Nothing hurts a mother more than seeing her child struggle.
This pain has come up to greet me time and time again while raising my children.
I felt it as I ached to hear my son’s voice when my best efforts to coax words and noises from his lips were met with silence when he was young.
The pain brought tears to my eyes on my way home from get togethers with friends and family after hearing the contrast between my son’s silence and the other kids’ chatter.
It found me when he was diagnosed with apraxia of speech and each time the possibility of a new “diagnosis” is spoken by his doctor.
A mother would do anything to take difficulties like these away from her child.
The pain of watching your child struggle hurts deeply.
When these showed up in our life, I felt like I’d somehow failed as a parent. The truth that things were unfolding differently for my child than I’d expected was too painful to bear, so I sought to control it. I did this by looking to myself — for something I’d done, hadn’t done or didn’t do well enough that could have caused it, and I vowed to push myself to do better.
Early on, I combed my past and spent countless nights lying awake, examining each moment of my son’s pregnancy, birth and his early days as a baby, trying to pinpoint exactly where I’d failed him, causing his challenges.

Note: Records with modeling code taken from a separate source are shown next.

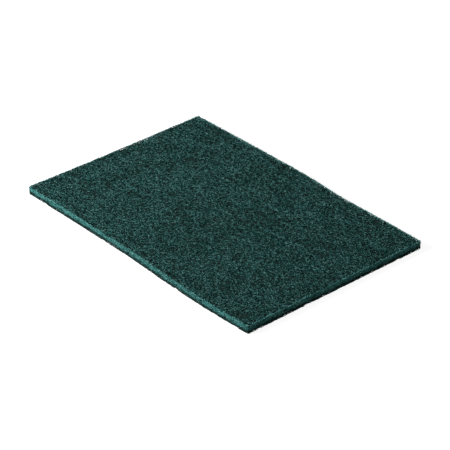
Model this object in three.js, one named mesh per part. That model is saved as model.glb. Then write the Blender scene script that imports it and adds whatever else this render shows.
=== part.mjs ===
// Nylon scouring pad: one flat rectangle cut from a lofted web of crimped nylon fibres.
// Millimetres, +Z up, with +X along the long side. The origin lies under the middle of the pad,
// on the surface that it rests on.

import * as THREE from "three";
import { mergeVertices } from "three/addons/utils/BufferGeometryUtils.js";

// Size of the pad, as cut
const LENGTH = 229;
const WIDTH = 152;
const THICKNESS = 6;

// Soft round along which each face runs into the cut edge
const RIM_RADIUS = 0.8;

// How much rounder than its rim a corner is, seen from above
const CORNER_BLUNTING = 0.7;

// How far each cut side strays outwards from a straight line, at even steps along it.
// The long sides run from the -X end and the short sides from the -Y end.
const FRONT_STRAY = [-0.2, -0.7, -1.0, -0.9, 0.4, 0.6, -0.6];
const BACK_STRAY = [-0.6, -0.2, 0.5, 0.6, -1.3, -0.9, -0.8];
const LEFT_STRAY = [-0.8, -1.2, -0.6, 0.2];
const RIGHT_STRAY = [0.5, -0.2, -0.7, -1.0];

// The web is laid in crossed layers. Each leaves low ridges on the upper face: the angle that
// they run across, in degrees from +X, the pitch from ridge to ridge, and their height.
const LAYERS = [
  { across: 12, pitch: 43, height: 0.14 },
  { across: 68, pitch: 17, height: 0.10 },
  { across: 127, pitch: 21, height: 0.12 },
  { across: 163, pitch: 13, height: 0.08 },
];

// Longest step between two grid lines across a face, and up the cut edge
const FACE_STEP = 5.6;
const EDGE_STEP = 2.4;

// Finish of the resin-coated fibre
const FIBRE_COLOUR = 0x24433f;
const FIBRE_ROUGHNESS = 0.9;

// Distances in from a side at which grid lines turn the rim in steps of an eighth of a half turn
const RIM_TURN = Math.PI / 8;
const RIM_LINES = [0, RIM_RADIUS * (1 - Math.tan(RIM_TURN)), RIM_RADIUS];
const CORNER_RADIUS = RIM_RADIUS + CORNER_BLUNTING;

// Grid lines across one size of the pad, from its low side to its high side
function gridLines(size, sideLines, step) {
  const half = size / 2;
  const inner = half - sideLines[sideLines.length - 1];
  const cells = Math.ceil(2 * inner / step);
  const lines = sideLines.map((inset) => inset - half);
  for (let k = 1; k < cells; k += 1) {
    lines.push(inner * (2 * k / cells - 1));
  }
  return lines.concat(sideLines.map((inset) => half - inset).reverse());
}

// The place of a grid line on a box that runs from -1 to 1 in even cells
function atLine(lines, place) {
  return lines[Math.round((place + 1) / 2 * (lines.length - 1))];
}

// Rounds the rim: near both a side and a face, a point goes back to a quarter circle
function roundRim(point) {
  const side = Math.min(LENGTH / 2 - Math.abs(point.x), WIDTH / 2 - Math.abs(point.y));
  const face = THICKNESS / 2 - Math.abs(point.z);
  const out = RIM_RADIUS - side;
  const up = RIM_RADIUS - face;
  if (out <= 0 || up <= 0) {
    return;
  }
  const pull = RIM_RADIUS / Math.hypot(out, up);
  const inset = RIM_RADIUS - out * pull;
  point.x = THREE.MathUtils.clamp(point.x, inset - LENGTH / 2, LENGTH / 2 - inset);
  point.y = THREE.MathUtils.clamp(point.y, inset - WIDTH / 2, WIDTH / 2 - inset);
  point.z = Math.sign(point.z) * (THICKNESS / 2 - RIM_RADIUS + up * pull);
}

// Rounds the corner as seen from above: each square ring round its centre becomes a circle
function roundCorner(point) {
  const centreX = LENGTH / 2 - CORNER_RADIUS;
  const centreY = WIDTH / 2 - CORNER_RADIUS;
  const outX = Math.abs(point.x) - centreX;
  const outY = Math.abs(point.y) - centreY;
  if (outX <= 0 || outY <= 0) {
    return;
  }
  const pull = Math.max(outX, outY) / Math.hypot(outX, outY);
  point.x = Math.sign(point.x) * (centreX + outX * pull);
  point.y = Math.sign(point.y) * (centreY + outY * pull);
}

// A smooth curve through the strays of one side, from 0 at its first end to 1 at its last
function strayCurve(strays) {
  return new THREE.SplineCurve(strays.map((out, k) => new THREE.Vector2(k, out)));
}

const FRONT = strayCurve(FRONT_STRAY);
const BACK = strayCurve(BACK_STRAY);
const LEFT = strayCurve(LEFT_STRAY);
const RIGHT = strayCurve(RIGHT_STRAY);

// Stretches the sheet so that its four sides follow their strays
function followStray(point) {
  const alongX = THREE.MathUtils.clamp(point.x / LENGTH + 0.5, 0, 1);
  const alongY = THREE.MathUtils.clamp(point.y / WIDTH + 0.5, 0, 1);
  const sideX = point.x > 0 ? RIGHT : LEFT;
  const sideY = point.y > 0 ? BACK : FRONT;
  point.x *= 1 + sideX.getPoint(alongY).y / (LENGTH / 2);
  point.y *= 1 + sideY.getPoint(alongX).y / (WIDTH / 2);
}

// Height of the crossed ridges above or below the even thickness
function ridgeHeight(x, y) {
  let height = 0;
  for (const layer of LAYERS) {
    const angle = THREE.MathUtils.degToRad(layer.across);
    const across = x * Math.cos(angle) + y * Math.sin(angle);
    height += layer.height * Math.sin(2 * Math.PI * across / layer.pitch);
  }
  return height;
}

// Stands the sheet on its flat underside and swells it to its local thickness
function swell(point) {
  const height = point.z + THICKNESS / 2;
  point.z = height * (1 + ridgeHeight(point.x, point.y) / THICKNESS);
}

// The pad's closed surface: a gridded box whose points are moved to the cut web's form
function padGeometry() {
  const linesX = gridLines(LENGTH, [...RIM_LINES, CORNER_RADIUS], FACE_STEP);
  const linesY = gridLines(WIDTH, [...RIM_LINES, CORNER_RADIUS], FACE_STEP);
  const linesZ = gridLines(THICKNESS, RIM_LINES, EDGE_STEP);
  const box = new THREE.BoxGeometry(
    2, 2, 2, linesX.length - 1, linesY.length - 1, linesZ.length - 1);
  box.deleteAttribute("normal");
  box.deleteAttribute("uv");

  const places = box.getAttribute("position");
  const point = new THREE.Vector3();
  for (let k = 0; k < places.count; k += 1) {
    point.fromBufferAttribute(places, k);
    point.set(atLine(linesX, point.x), atLine(linesY, point.y), atLine(linesZ, point.z));
    roundRim(point);
    roundCorner(point);
    followStray(point);
    swell(point);
    places.setXYZ(k, point.x, point.y, point.z);
  }

  const geometry = mergeVertices(box);
  geometry.computeBoundingBox();
  const middle = geometry.boundingBox.getCenter(new THREE.Vector3());
  geometry.translate(-middle.x, -middle.y, 0);
  geometry.computeVertexNormals();
  return geometry;
}

function scouringPad() {
  const material = new THREE.MeshStandardMaterial({
    color: FIBRE_COLOUR,
    roughness: FIBRE_ROUGHNESS,
    metalness: 0,
  });
  const pad = new THREE.Mesh(padGeometry(), material);
  pad.name = "scouring_pad";
  return pad;
}

const group = new THREE.Group();
group.add(scouringPad());

export default group;
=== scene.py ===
import math

import bpy
import numpy as np
from mathutils import Matrix, Vector, noise
from mathutils.bvhtree import BVHTree


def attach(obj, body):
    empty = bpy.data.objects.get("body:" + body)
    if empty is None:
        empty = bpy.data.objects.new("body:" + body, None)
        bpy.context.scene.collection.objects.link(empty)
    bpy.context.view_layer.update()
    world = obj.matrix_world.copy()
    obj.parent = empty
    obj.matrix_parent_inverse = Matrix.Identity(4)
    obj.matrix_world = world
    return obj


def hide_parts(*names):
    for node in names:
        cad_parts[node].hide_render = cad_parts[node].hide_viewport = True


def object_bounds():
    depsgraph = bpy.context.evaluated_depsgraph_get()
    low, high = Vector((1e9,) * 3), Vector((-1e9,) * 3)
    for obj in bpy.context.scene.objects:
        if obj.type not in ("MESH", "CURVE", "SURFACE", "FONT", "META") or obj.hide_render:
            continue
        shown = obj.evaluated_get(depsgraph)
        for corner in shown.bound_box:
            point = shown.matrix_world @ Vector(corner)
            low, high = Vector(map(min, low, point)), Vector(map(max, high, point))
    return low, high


# A nylon scouring pad: an open, lofted web of crimped nylon fibres, cut to a rectangle.
# Its dense inner web is one mesh, and crimped fibres lie over both faces and along the cut edge.

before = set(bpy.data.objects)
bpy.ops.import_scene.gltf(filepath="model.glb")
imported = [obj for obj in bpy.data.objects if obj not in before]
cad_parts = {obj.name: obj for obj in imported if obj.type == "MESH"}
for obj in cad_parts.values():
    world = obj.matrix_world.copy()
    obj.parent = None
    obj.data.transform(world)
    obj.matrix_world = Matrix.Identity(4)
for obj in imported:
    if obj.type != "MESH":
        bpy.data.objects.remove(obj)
cad_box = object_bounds()

MM = 0.001
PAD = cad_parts["scouring_pad"]
PAD_TOP = cad_box[1].z
SEED = 7

# The camera, fitted to the pad's outline. Angles are in degrees, and azimuth 0 looks along +Y.
CAMERA_AZIMUTH = 50.26
CAMERA_ELEVATION = 31.27
CAMERA_ROLL = -0.85
CAMERA_DISTANCE = 1.546
CAMERA_LENS = 185.6
CAMERA_SENSOR = 36.0
AIM_RIGHT = 2.4 * MM
AIM_UP = -2.75 * MM

# A web fibre. A real one is 0.1 to 0.15 mm thick. It is drawn about three times as thick here,
# because a thinner one wouldn't show at the distance that the pad is seen from.
FIBRE_RADIUS = 0.19 * MM
FIBRE_SIDES = 3
FIBRE_STEP = 1.2 * MM
FIBRE_LEAST_POINTS = 3
CRIMP_LENGTH = (3 * MM, 6 * MM)
BEND_LENGTH = (20 * MM, 40 * MM)
RISE_PACE = 0.8

# The open surface web, over the denser inner web. The turn is in radians to either side, the
# depth is that of the deepest fibres, the margin keeps them inside the outline, and crowding
# above 1 brings more of them near the surface. Fibres start up to the start margin outside the
# pad, and only what lies inside it is kept.
FACE_LAYS = 3
FACE_FIBRES = 1420
FACE_POINTS = 33
FACE_TURN = 0.9
FACE_RISE = 0.32 * MM
FACE_DEPTH = 0.85 * MM
FACE_MARGIN = 0.15 * MM
FACE_CROWDING = 1.3
UNDERSIDE_FIBRES = 1350
UNDERSIDE_DEPTH = 0.35 * MM
UNDERSIDE_MARGIN = 0.8 * MM
START_MARGIN = 18 * MM

# The cut edge: the soft round into either face, the height of its foot, painted dark as shade,
# and of its lighter fibres, and how far these reach on over the upper round. Turn and slope are in
# radians.
UPPER_RIM = 1.1 * MM
LOWER_RIM = 0.9 * MM
BASE_HEIGHT = 3.1 * MM
BASE_BLEND = 0.3 * MM
RIM_HEIGHT = 5.2 * MM
RIM_REACH = 1.3 * MM
BASE_FIBRES = 2350
EDGE_FIBRES = 1450
RIM_FIBRES = 450
EDGE_POINTS = 7
EDGE_TURN = 0.2
EDGE_SLOPE = 0.07
EDGE_RISE = 0.1 * MM
EDGE_DEPTH = 0.25 * MM
EDGE_CROWDING = 1.5
BASE_CROWDING = 1.3

# Ends of cut fibres: their root is a depth in the web, tilt is a share of their length, and
# crowding below 1 brings more of them near the upper rim, where their light finish paints a
# highlight
CUT_ENDS = 3400
CUT_END_POINTS = 3
CUT_END_STEP = 0.5 * MM
CUT_END_ROOT = 0.92 * MM
CUT_END_TILT = 0.45
CUT_END_CURL = 0.2 * MM
CUT_END_CROWDING = 0.45

# The dense inner web, drawn in from the solid so that the fibres lie at its surface
CORE_TOP_INSET = 0.7 * MM
CORE_BASE_INSET = 0.25 * MM
CORE_EDGE_INSET = 0.38 * MM
CORE_FLOOR = 0.1 * MM
CORE_VOXEL = 1.5 * MM
CORE_LUMP_HEIGHT = 0.3 * MM
CORE_LUMP_LENGTH = 3 * MM
CORE_LUMP_FADE = 0.9
CORE_LUMP_RATIO = 2.2
CORE_LUMP_OCTAVES = 3

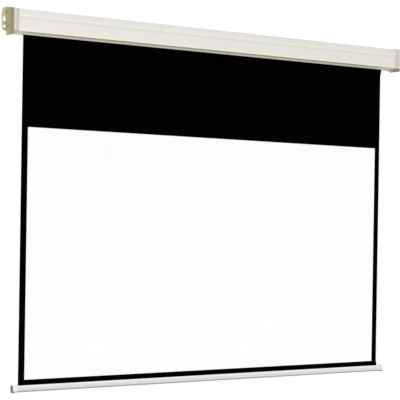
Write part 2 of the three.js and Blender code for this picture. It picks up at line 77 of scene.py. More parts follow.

The lie of my failure has told me many stories:
It said that my body failed my son in pregnancy.
It said I failed by not seeing these issues or seeking treatment sooner.
And it lied to me daily, telling me I was failing in each moment that my child struggled.
These lies hung over my head constantly, in every moment of my day.
So how do you free yourself from this cloud?
When you are in this position with your child struggling, what is the first thing you do?
The first step to help your struggling child is to forgive yourself.
The three most powerful words that will change your life with your child, lifting the cloud and shadow that hangs over every one of your moments together are these:
I forgive myself.
Yes. Just like they tell you on the plane to put your gas mask on before your child’s, you need to care for yourself first so you can best help your child.
Forgive yourself. Not buy the app, book, or the magical supplement. By all means do those things and everything else you feel called to do. But first and foremost, forgive yourself, releasing all that clouds your heart. This is what has given me the most freedom, leaving space for me to enjoy myself and time with my son again.
Forgiving myself has allowed me to reconnect with myself and with each of my kids, just as they show up on any particular day. When I was able to release my longing for something different and the blame I held toward myself, then I could breathe, smile, and see the beauty in the people and circumstances around me.
Jack Kornfield says, “In the end, forgiveness simply means never putting another person out of our heart.”
I hope with forgiveness, you find space in your heart for yourself and so much more.